Not until the near-assassination of Ronald Reagan would Congress pass significant gun control legislation with the Brady Act, and even that took seven years and Reagan’s support to pass. But neither the Brady Act nor the 1994 assault weapons ban (which lapsed in 2004) was enough to stop the carnage visited on places like Columbine, Newtown, Orlando and now Las Vegas.

Today, the NRA is well organized and well funded, wielding power far disproportionate to its membership — with Republicans especially fearful that NRA members vote on gun issues and broach zero disloyalty, posing grave political danger to those voting for gun control.

With the NRA and its allies in Congress controlling the process, the odds in 2017 are stacked against any efforts to make significant changes, even with popular proposals such as mandatory background checks. Many argue, correctly so, that if the Sandy Hook massacre could not change anything, then neither will Las Vegas. With no will to seek change, Trump and his allies will memorialize the dead with words, but few deeds.

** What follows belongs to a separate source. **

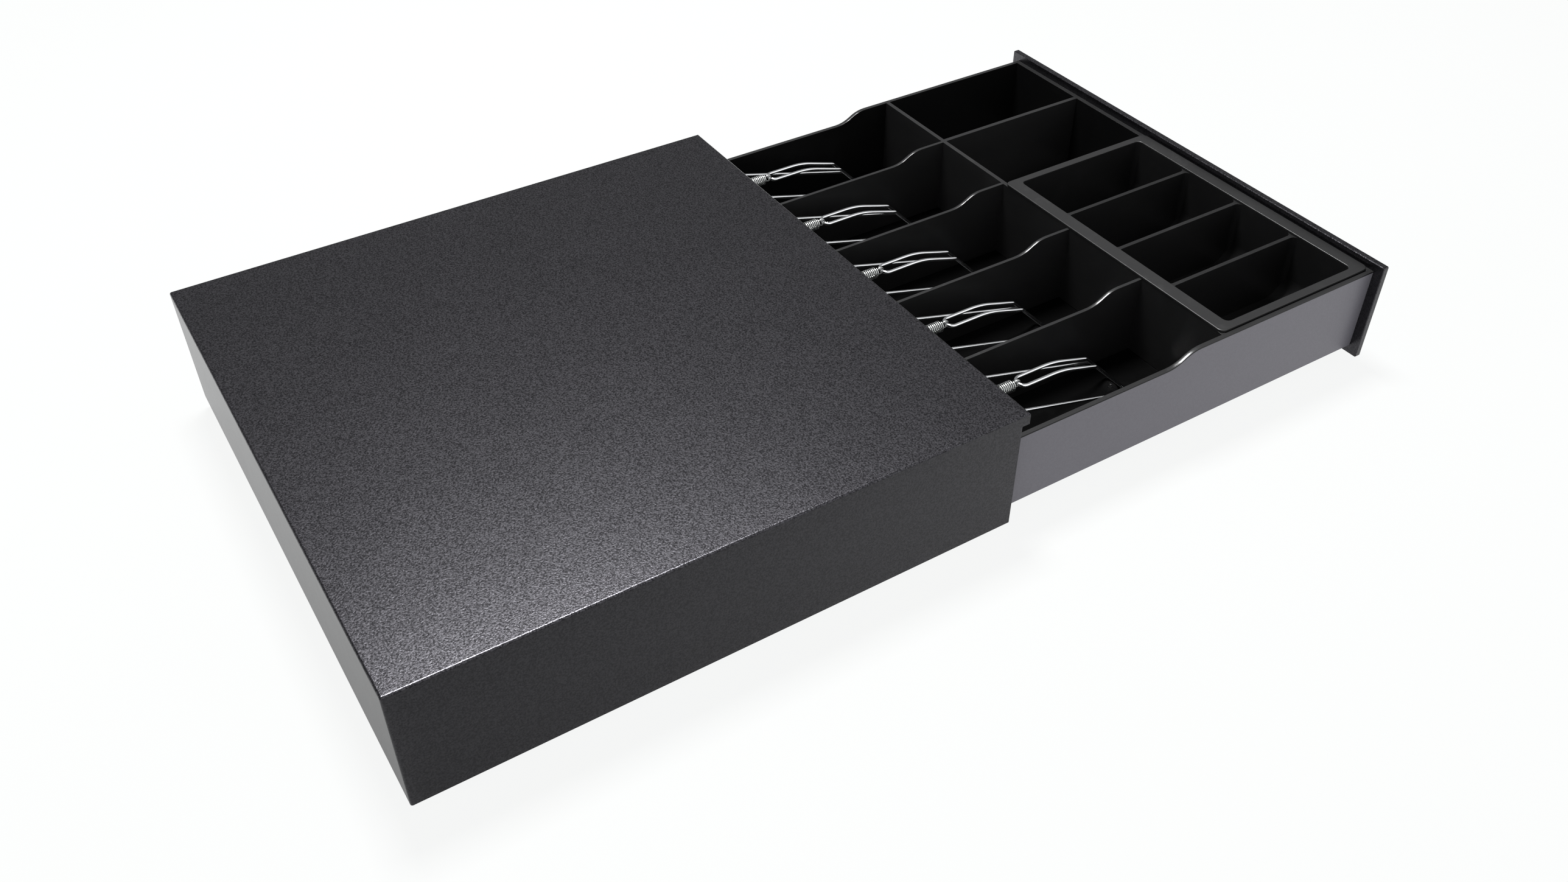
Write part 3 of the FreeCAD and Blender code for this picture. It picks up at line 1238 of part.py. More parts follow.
def cam_lock():
    """The key lock in the front panel. Its cam swings down behind the base plate's lip."""
    face = "panel_inner - panel_thick"
    height = "lock_height"

    def disc(name, low, high, radius):
        return cylinder(name, "y", ("0", low, height), radius, f"({high}) - ({low})")

    collar = disc("lock_collar_disc", f"{face} - collar_thick", face, "lock_collar")
    tube = disc("lock_tube", face, "lock_end", "lock_barrel")
    bore = disc("lock_bore", f"{face} - collar_thick - 1", "lock_end + 1", "lock_plug + running")
    groove_y = ("panel_inner + pan_sheet", "panel_inner + pan_sheet + lock_clip_sheet")
    groove_ring = disc("groove_outer", *groove_y, "lock_barrel + 1")
    groove_core = disc("groove_core", "panel_inner", "panel_inner + 3", "lock_barrel - 1")
    groove = cut("lock_groove", groove_ring, [groove_core])
    finish(cut("lock_barrel_blank", fuse("lock_solid", [collar, tube]), [bore, groove]), "lock_barrel")
    clip = disc("clip_disc", *groove_y, "lock_clip")
    beyond = ("panel_inner", "panel_inner + 4")
    throat = disc("clip_throat", *beyond, "lock_barrel - 1")
    gate_x = ("0 - (lock_barrel - 1)", "lock_barrel - 1")
    gate = box("clip_gate", gate_x, beyond, (f"{height} - 20", height))
    finish(cut("lock_clip_cut", clip, [throat, gate]), "lock_clip")

    square = ("0 - cam_square", "cam_square")
    square_z = (f"{height} - cam_square", f"{height} + cam_square")
    stem = disc("plug_stem", f"{face} - collar_thick", "cam_front", "lock_plug")
    tail = box("plug_tail", square, ("cam_front - 0.3", "cam_rear"), square_z)
    key_y = (f"{face} - collar_thick - 1", f"{face} + 6")
    keyway = box("keyway", ("0 - 3.6", "3.6"), key_y, (f"{height} - 0.6", f"{height} + 0.6"))
    tap = disc("plug_tap", "cam_rear - 5.3", "cam_rear + 0.7", "1.2")
    finish(cut("lock_plug_cut", fuse("plug_solid", [stem, tail]), [keyway, tap]), "lock_plug")

    body = new_body("lock_cam")
    shape = sketch(body, "shape", "XZ_Plane", "0 - cam_front")
    low, high = f"{height} - cam_half", f"{height} + cam_half"
    outline(
        shape,
        [
            ("0", low, "cam_half", 1),
            ("cam_half", height, "cam_half", 1),
            ("0", high),
            ("0 - cam_reach + 2", high, "2", 1),
            ("0 - cam_reach", f"{high} - 2"),
            ("0 - cam_reach", f"{low} + 2", "2", 1),
            ("0 - cam_reach + 2", low),
        ],
    )
    pad(body, shape, "cam_rear - cam_front", backwards=True)
    seat = sketch(body, "seat", "XZ_Plane", "0 - cam_front")
    rectangle(seat, *square, *square_z)
    pocket(body, seat, "cam_rear - cam_front")
    screws("cam_screw", "y", [("0", "cam_rear", height)], -1, "1.2", "5", "3.4", "1.4")


housing_cover()
base_plate()
rubber_feet()
cover_screws()
guide_rails()
stop_bumpers()
front_rollers()
ejectors()
latch_bracket()
latch_lever()
solenoid()
electrics()
drawer_pan()
front_panel()
panel_screws()
till_insert()
clip_rods()
for order, compartment in enumerate(NOTE_INDEXES, start=1):
    note_clip(order, f"{compartment} * note_pitch")
    clip_spring(order, f"{compartment} * note_pitch")
coin_tray()
rear_rollers()
strike_plate()
cam_lock()
doc.recompute()

for made in doc.Objects:
    if "Invalid" in made.State or "Error" in made.State:
        raise RuntimeError(f"{made.Name} failed: {made.State}")
os.makedirs("parts", exist_ok=True)
for node in NODES:
    if node.Shape.isNull() or not node.Shape.isValid() or not node.Shape.Solids:
        raise RuntimeError(f"{node.Label} has no valid solid")
for node in NODES:
    node.Shape.exportStep(os.path.join("parts", f"{node.Label}.step"))
print(len(NODES), "pieces written")
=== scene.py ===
"""Looks of the cash drawer: materials, springs, floor, light and camera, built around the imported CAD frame.

Lengths are in metres. +Z is up, the drawer opens towards -Y, and at rest it is open.
"""
import json
import math

import bpy
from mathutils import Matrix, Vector


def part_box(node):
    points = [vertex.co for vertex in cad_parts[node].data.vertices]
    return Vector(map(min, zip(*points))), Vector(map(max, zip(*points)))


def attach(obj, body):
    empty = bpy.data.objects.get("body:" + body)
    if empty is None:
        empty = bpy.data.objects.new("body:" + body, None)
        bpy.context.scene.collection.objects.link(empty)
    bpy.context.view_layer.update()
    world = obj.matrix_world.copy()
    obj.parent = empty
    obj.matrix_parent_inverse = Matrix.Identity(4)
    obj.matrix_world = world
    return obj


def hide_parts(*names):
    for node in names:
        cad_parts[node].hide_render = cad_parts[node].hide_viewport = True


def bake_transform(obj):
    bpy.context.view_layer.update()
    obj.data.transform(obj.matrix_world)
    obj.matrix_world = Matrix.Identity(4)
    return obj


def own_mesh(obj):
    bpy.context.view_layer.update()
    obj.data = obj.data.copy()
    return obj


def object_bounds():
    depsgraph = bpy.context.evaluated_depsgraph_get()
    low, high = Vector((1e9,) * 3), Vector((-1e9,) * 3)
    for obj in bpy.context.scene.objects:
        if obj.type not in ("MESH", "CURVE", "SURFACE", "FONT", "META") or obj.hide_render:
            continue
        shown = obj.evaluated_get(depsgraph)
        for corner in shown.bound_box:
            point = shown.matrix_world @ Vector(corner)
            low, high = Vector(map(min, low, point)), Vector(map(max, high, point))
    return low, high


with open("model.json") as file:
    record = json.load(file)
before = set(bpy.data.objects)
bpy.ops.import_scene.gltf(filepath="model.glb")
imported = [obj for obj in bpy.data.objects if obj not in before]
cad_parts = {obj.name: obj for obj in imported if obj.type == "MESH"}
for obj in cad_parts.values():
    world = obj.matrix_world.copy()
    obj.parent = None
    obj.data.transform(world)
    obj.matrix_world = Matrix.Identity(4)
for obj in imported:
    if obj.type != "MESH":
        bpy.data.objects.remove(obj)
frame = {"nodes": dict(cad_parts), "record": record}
cad_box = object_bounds()
NODES = frame["nodes"]
MM = 0.001


# ---------------------------------------------------------------- shader helpers

MIX_COLOURS, MIX_RESULT = (6, 7), 2  # sockets of a Mix node that blends colours
RAMP = ("From Min", "From Max", "To Min", "To Max")  # sockets of a Map Range node
LOOKING_UP = 0.3  # a normal with a larger z counts as looking up
FLAT_FACE, SHARP_EDGE = 0.97, 0.75  # cosine between the true normal and the bevelled one


class Shader:
    """A node material that is put together one node at a time."""

    SOCKETS = {
        "color": "Base Color",
        "metal": "Metallic",
        "rough": "Roughness",
        "shine": "Specular IOR Level",
        "tint": "Specular Tint",
    }

    def __init__(self, name):
        self.material = bpy.data.materials.new(name)
        self.material.use_nodes = True
        self.tree = self.material.node_tree
        self.tree.nodes.clear()
        self.output = self.add("ShaderNodeOutputMaterial")
        self.surface = self.add("ShaderNodeBsdfPrincipled")
        self.feed(self.output.inputs["Surface"], self.surface.outputs[0])
        self.place = self.add("ShaderNodeTexCoord").outputs["Object"]

    def add(self, kind, **settings):
        node = self.tree.nodes.new(kind)
        for key, value in settings.items():
            setattr(node, key, value)
        return node

    def feed(self, socket, value):
        """Links an output to the socket, or sets the socket's own value."""
        if isinstance(value, bpy.types.NodeSocket):
            self.tree.links.new(value, socket)
        else:
            socket.default_value = value

    def scaled_place(self, scale):
        mapping = self.add("ShaderNodeMapping")
        self.feed(mapping.inputs["Vector"], self.place)
        self.feed(mapping.inputs["Scale"], scale)
        return mapping.outputs[0]

    def noise(self, size, detail=3.0, rough=0.5, stretch=(1, 1, 1)):
        """Noise with features of about size metres, stretched along the axes."""
        texture = self.add("ShaderNodeTexNoise")
        self.feed(texture.inputs["Vector"], self.scaled_place([1 / (size * s) for s in stretch]))
        self.feed(texture.inputs["Scale"], 1.0)
        self.feed(texture.inputs["Detail"], detail)
        self.feed(texture.inputs["Roughness"], rough)
        return texture.outputs["Fac"]

    def spread(self, value, span, result):
        """value carried from the span low..high to the result's low..high, and held at its ends."""
        node = self.add("ShaderNodeMapRange")
        self.feed(node.inputs["Value"], value)
        for key, number in zip(RAMP, (*span, *result)):
            self.feed(node.inputs[key], number)
        return node.outputs[0]

    def math(self, operation, a, b=0.0):
        node = self.add("ShaderNodeMath", operation=operation)
        self.feed(node.inputs[0], a)
        self.feed(node.inputs[1], b)
        return node.outputs[0]

    def product(self, a, b):
        return self.math("MULTIPLY", a, b)

    def blend(self, factor, first, second):
        """Colour first where factor is 0 and second where it is 1."""
        node = self.add("ShaderNodeMix", data_type="RGBA")
        self.feed(node.inputs["Factor"], factor)
        for index, value in zip(MIX_COLOURS, (first, second)):
            value = (*value, 1) if isinstance(value, tuple) else value
            self.feed(node.inputs[index], value)
        return node.outputs[MIX_RESULT]

    def place_axes(self):
        """The x, y and z of the shaded point."""
        split = self.add("ShaderNodeSeparateXYZ")
        self.feed(split.inputs[0], self.place)
        return split.outputs

    def upright(self):
        """1 on faces that don't look up, 0 on those that do."""
        split = self.add("ShaderNodeSeparateXYZ")
        self.feed(split.inputs[0], self.add("ShaderNodeNewGeometry").outputs["Normal"])
        return self.math("LESS_THAN", split.outputs["Z"], LOOKING_UP)

    def edges(self, reach):
        """1 near a sharp edge, within reach, and 0 on flat faces."""
        bevel = self.add("ShaderNodeBevel", samples=4)
        self.feed(bevel.inputs["Radius"], reach)
        dot = self.add("ShaderNodeVectorMath", operation="DOT_PRODUCT")
        self.feed(dot.inputs[0], bevel.outputs[0])
        self.feed(dot.inputs[1], self.add("ShaderNodeNewGeometry").outputs["Normal"])
        return self.spread(dot.outputs["Value"], (FLAT_FACE, SHARP_EDGE), (0.0, 1.0))

    def bump(self, *layers):
        """Stacks bump layers, each (height, distance in metres, strength)."""
        normal = None
        for height, distance, strength in layers:
            node = self.add("ShaderNodeBump")
            self.feed(node.inputs["Height"], height)
            self.feed(node.inputs["Distance"], distance)
            self.feed(node.inputs["Strength"], strength)
            if normal is not None:
                self.feed(node.inputs["Normal"], normal)
            normal = node.outputs[0]
        self.feed(self.surface.inputs["Normal"], normal)

    def finish(self, **values):
        for key, value in values.items():
            value = (*value, 1) if isinstance(value, tuple) else value
            self.feed(self.surface.inputs[self.SOCKETS[key]], value)
        return self.material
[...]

Lyndon Johnson tried changing the landscape of guns, but he failed because of a powerful lobby. Little has changed in 50 years, and the NRA and its allies continue to stymie any sensible gun regulations, even those supported by the vast majority of Americans. There appears to be no change on the horizon even as guns continue to kill and maim tens of thousands each year, including the nearly 600 in Las Vegas. LBJ would be both angry and sad, but not surprised at the outcome.